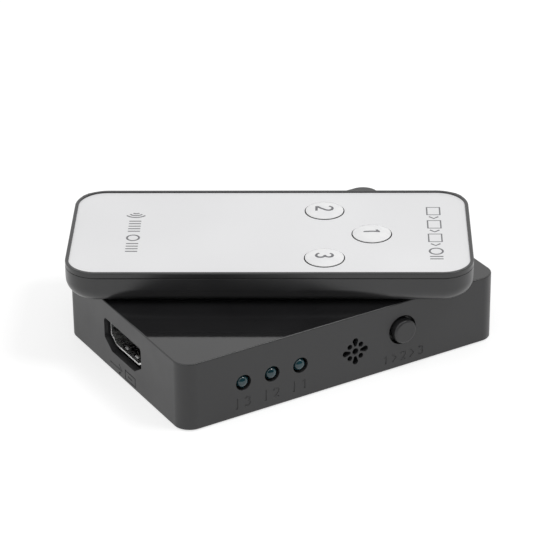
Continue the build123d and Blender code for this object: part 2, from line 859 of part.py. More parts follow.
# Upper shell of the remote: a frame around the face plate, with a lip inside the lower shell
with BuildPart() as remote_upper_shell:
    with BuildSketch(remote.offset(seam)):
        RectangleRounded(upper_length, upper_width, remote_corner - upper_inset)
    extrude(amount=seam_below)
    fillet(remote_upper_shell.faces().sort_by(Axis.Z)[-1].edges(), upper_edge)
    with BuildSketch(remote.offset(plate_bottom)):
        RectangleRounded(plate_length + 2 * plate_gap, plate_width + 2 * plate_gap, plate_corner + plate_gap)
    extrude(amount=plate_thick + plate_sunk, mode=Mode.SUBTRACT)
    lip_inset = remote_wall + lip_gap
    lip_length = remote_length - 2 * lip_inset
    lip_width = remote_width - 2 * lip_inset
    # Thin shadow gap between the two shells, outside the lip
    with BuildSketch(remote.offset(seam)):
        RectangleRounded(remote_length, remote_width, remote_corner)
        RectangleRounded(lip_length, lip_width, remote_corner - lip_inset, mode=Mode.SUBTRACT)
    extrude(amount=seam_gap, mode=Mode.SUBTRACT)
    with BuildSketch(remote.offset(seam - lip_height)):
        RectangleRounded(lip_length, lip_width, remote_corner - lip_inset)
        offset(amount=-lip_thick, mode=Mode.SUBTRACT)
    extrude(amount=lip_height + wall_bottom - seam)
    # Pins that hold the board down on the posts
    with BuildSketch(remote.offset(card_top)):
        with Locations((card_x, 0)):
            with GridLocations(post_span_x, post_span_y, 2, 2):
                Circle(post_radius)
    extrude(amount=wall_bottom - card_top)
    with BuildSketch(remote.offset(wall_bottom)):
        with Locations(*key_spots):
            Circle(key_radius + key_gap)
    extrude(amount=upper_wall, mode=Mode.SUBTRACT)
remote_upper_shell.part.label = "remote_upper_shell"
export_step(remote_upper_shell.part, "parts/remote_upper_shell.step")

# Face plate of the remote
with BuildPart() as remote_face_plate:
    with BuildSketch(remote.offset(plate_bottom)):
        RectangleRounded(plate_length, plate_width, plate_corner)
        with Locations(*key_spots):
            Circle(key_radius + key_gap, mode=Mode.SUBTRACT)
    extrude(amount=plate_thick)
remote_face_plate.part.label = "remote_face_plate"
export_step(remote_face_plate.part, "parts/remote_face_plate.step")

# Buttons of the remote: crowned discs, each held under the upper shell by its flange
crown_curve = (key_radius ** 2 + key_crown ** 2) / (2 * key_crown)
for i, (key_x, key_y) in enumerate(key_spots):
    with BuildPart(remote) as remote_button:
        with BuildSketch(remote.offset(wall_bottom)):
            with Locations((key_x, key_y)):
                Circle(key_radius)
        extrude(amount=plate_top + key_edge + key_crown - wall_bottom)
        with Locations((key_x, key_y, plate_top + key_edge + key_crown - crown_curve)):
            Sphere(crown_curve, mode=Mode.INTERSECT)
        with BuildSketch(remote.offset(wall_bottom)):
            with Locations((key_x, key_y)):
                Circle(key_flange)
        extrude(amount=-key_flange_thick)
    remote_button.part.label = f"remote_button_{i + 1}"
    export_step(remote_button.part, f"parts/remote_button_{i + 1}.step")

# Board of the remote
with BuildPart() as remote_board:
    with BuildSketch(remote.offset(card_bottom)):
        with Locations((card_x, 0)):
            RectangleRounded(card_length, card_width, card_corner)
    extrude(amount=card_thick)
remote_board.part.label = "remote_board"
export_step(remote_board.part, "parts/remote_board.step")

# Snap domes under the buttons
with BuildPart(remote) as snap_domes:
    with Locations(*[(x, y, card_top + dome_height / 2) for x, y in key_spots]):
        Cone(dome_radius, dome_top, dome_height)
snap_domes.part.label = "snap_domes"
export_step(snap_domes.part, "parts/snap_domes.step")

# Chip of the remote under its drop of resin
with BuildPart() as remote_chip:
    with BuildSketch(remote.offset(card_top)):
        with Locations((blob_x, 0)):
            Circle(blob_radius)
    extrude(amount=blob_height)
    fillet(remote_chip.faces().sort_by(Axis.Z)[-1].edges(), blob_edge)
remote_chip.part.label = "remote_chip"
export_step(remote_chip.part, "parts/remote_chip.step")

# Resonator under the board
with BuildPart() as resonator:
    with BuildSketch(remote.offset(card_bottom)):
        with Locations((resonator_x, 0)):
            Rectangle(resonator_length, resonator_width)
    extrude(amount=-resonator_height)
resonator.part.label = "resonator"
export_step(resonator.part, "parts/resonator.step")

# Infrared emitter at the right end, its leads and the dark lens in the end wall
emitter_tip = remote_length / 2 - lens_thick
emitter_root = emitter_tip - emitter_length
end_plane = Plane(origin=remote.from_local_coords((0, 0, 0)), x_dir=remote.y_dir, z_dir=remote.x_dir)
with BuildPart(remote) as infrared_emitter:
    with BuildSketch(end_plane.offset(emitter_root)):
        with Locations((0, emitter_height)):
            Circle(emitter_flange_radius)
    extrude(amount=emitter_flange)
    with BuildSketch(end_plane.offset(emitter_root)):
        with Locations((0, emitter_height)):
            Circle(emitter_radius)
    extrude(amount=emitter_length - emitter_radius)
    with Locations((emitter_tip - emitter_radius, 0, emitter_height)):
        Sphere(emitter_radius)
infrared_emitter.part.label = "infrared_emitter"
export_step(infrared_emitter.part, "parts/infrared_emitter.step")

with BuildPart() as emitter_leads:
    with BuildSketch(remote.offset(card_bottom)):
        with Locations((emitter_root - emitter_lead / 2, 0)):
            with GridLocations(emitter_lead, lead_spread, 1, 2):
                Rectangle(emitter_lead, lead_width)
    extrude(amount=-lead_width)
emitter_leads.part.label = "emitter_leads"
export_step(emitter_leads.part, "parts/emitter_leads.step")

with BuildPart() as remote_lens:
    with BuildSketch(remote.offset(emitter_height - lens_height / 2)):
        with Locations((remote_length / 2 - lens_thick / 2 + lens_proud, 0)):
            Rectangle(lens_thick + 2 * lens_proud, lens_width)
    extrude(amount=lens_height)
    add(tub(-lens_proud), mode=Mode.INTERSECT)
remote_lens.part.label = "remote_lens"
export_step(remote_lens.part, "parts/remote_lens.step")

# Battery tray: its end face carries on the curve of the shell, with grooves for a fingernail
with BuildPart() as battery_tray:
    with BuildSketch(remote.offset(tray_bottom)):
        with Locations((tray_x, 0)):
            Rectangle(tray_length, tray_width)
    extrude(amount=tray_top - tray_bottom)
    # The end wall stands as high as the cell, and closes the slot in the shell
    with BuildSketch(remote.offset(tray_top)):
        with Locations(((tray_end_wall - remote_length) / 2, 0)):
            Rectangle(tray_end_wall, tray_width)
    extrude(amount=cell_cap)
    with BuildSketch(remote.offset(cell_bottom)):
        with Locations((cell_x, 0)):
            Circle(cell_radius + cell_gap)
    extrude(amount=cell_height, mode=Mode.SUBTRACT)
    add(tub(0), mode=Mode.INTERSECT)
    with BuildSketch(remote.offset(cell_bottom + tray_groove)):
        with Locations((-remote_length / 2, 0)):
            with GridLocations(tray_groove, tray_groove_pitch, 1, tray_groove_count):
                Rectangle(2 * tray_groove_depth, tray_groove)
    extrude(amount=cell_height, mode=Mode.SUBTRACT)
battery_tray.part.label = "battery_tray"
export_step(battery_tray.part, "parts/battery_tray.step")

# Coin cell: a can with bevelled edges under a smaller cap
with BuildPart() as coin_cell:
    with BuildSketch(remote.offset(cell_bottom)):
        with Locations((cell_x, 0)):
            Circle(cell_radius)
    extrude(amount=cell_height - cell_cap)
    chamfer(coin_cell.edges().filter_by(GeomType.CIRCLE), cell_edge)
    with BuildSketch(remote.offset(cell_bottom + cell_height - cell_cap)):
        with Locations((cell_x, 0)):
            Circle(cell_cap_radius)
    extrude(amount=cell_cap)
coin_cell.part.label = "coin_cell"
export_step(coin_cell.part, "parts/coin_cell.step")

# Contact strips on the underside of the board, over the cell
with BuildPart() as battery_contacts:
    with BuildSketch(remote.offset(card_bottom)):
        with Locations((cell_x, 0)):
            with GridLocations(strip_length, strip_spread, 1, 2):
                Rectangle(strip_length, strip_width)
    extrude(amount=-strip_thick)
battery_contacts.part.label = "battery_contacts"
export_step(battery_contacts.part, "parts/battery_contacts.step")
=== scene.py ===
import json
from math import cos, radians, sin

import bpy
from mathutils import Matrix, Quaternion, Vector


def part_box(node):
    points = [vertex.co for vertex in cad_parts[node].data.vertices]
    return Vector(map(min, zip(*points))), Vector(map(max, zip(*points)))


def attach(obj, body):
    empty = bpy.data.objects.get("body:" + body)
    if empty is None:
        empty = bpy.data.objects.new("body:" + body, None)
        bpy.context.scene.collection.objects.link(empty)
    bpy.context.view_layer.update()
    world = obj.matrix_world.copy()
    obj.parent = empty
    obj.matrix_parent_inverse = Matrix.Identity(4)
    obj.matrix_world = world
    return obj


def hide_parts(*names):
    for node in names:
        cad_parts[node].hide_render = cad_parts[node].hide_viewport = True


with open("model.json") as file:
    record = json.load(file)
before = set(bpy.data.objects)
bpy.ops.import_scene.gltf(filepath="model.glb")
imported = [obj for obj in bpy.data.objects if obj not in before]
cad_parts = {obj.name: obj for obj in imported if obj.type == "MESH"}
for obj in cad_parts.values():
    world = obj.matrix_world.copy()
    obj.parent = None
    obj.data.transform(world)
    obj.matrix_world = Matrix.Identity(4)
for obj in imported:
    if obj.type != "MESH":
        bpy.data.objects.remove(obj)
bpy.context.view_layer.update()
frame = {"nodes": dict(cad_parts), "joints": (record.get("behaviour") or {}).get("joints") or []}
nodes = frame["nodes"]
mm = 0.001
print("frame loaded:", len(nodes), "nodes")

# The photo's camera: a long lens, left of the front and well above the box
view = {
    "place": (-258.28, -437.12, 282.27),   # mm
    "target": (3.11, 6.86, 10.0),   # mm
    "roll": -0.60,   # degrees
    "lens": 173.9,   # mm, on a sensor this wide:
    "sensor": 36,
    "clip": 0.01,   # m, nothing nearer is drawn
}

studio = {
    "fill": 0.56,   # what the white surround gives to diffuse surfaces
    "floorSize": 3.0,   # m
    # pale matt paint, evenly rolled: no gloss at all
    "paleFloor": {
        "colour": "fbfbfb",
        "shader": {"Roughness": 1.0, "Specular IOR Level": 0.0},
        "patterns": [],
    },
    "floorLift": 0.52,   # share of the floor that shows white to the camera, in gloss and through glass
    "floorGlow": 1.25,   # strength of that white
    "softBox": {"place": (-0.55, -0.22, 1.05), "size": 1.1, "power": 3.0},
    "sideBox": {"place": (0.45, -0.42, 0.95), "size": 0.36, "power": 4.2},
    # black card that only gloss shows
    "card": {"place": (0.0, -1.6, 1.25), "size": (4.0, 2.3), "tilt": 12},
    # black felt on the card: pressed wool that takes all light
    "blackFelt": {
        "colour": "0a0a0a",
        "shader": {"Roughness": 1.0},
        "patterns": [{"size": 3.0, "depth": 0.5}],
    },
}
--
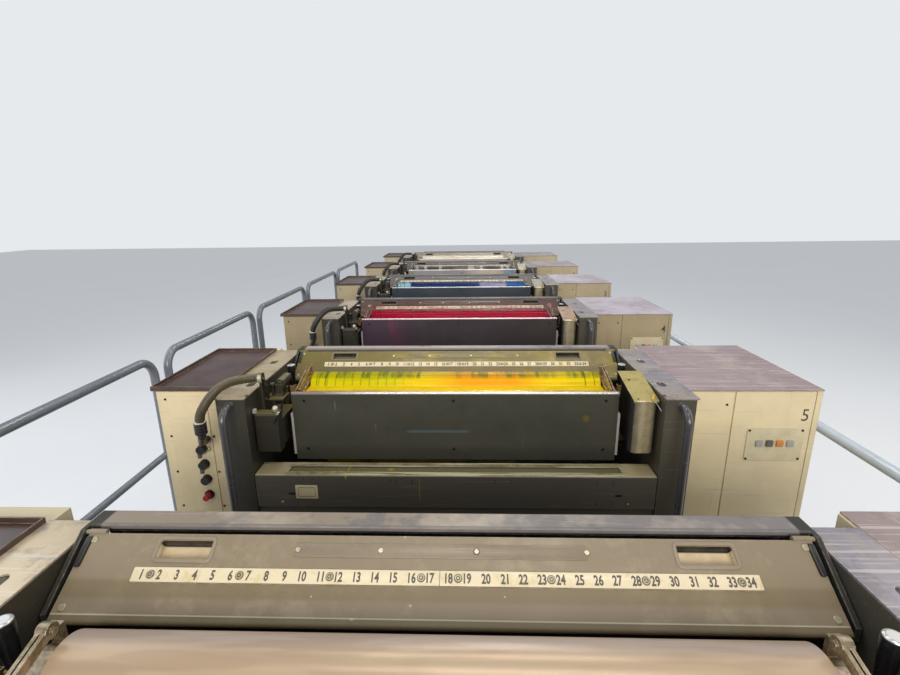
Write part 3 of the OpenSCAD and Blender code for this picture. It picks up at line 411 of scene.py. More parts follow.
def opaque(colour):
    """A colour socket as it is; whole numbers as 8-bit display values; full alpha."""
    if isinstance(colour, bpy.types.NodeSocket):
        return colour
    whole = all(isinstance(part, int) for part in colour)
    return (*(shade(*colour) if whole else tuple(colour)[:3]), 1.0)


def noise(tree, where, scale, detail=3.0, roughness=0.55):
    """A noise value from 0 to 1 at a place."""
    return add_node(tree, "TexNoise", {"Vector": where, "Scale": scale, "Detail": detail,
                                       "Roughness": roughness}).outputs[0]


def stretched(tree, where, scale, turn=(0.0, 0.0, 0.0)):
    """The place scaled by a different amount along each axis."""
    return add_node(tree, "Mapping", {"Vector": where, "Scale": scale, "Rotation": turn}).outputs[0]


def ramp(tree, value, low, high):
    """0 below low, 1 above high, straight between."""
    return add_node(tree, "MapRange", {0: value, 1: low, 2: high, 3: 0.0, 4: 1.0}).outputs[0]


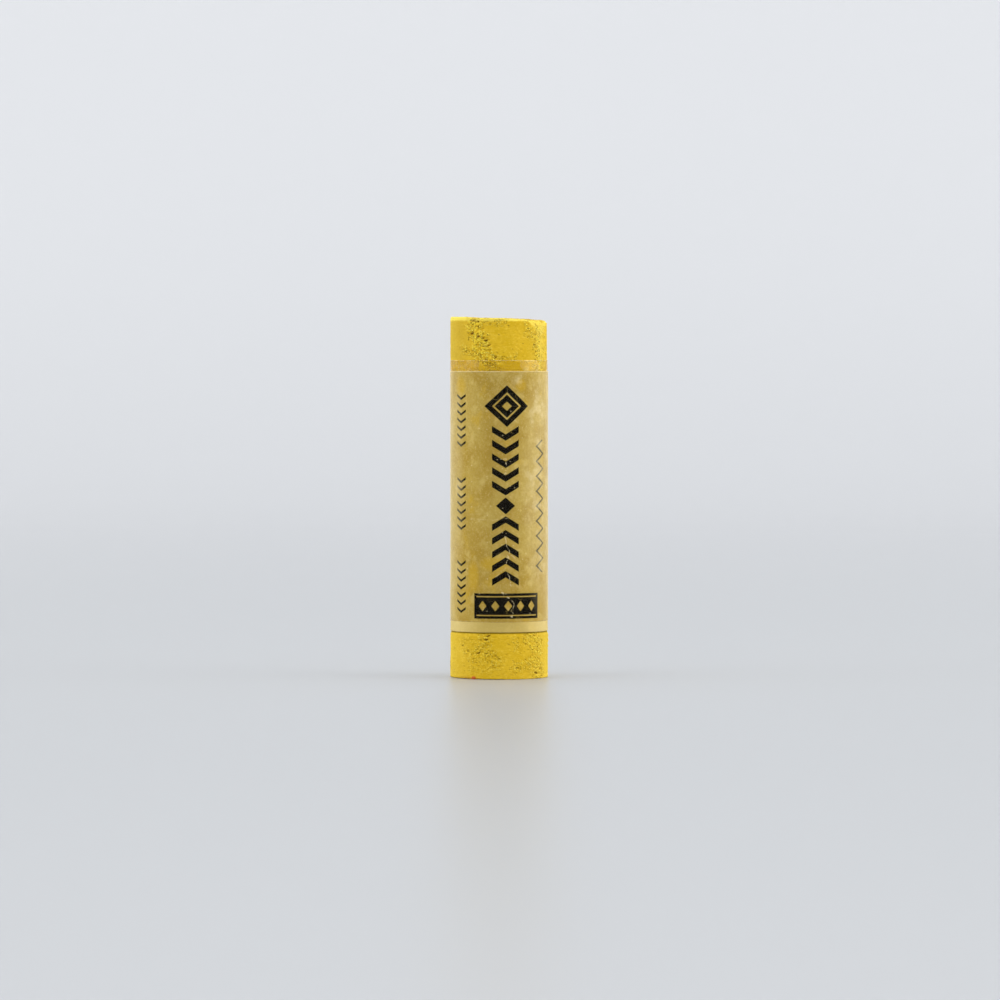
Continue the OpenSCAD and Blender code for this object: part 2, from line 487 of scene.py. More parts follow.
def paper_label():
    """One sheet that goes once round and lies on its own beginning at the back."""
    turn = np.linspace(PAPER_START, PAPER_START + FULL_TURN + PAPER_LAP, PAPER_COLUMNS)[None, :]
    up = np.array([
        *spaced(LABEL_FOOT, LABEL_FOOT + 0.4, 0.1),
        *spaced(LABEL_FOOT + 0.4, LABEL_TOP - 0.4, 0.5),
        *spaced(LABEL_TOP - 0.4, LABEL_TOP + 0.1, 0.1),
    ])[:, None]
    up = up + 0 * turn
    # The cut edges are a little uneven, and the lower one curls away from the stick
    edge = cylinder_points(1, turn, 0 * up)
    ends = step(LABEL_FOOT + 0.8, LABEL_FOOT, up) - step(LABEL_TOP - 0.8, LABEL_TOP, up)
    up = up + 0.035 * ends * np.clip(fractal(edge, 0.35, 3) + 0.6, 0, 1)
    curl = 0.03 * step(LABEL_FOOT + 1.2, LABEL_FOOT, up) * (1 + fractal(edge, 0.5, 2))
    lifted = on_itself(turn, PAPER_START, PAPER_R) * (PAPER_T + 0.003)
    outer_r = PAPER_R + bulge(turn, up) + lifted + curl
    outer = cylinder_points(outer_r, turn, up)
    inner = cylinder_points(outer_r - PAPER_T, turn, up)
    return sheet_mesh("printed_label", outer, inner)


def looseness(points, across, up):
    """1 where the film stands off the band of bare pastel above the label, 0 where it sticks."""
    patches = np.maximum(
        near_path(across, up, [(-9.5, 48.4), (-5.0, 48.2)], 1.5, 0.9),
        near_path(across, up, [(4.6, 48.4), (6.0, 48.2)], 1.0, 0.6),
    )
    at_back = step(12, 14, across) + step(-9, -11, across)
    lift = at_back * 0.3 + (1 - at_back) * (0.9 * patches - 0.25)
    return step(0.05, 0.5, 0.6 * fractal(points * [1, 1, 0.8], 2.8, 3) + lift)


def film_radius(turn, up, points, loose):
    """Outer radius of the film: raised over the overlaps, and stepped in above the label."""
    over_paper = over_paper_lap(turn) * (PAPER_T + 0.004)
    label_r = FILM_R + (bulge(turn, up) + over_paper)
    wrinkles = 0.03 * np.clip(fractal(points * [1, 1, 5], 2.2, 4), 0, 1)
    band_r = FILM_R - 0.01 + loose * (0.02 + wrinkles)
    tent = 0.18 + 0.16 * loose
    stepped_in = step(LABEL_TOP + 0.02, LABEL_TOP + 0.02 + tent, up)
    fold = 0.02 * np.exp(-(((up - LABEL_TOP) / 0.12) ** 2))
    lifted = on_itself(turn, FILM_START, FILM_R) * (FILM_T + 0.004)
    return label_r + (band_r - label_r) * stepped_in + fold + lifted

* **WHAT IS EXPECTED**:
Return only the part of the records above that opens with the line containing "before = set(bpy.data.objects)" and closes with the line containing "obj.data.transform(world)", ends included.

* **THE OUTPUT**:
before = set(bpy.data.objects)
bpy.ops.import_scene.gltf(filepath="model.glb")
imported = [obj for obj in bpy.data.objects if obj not in before]
cad_parts = {obj.name: obj for obj in imported if obj.type == "MESH"}
for obj in cad_parts.values():
    world = obj.matrix_world.copy()
    obj.parent = None
    obj.data.transform(world)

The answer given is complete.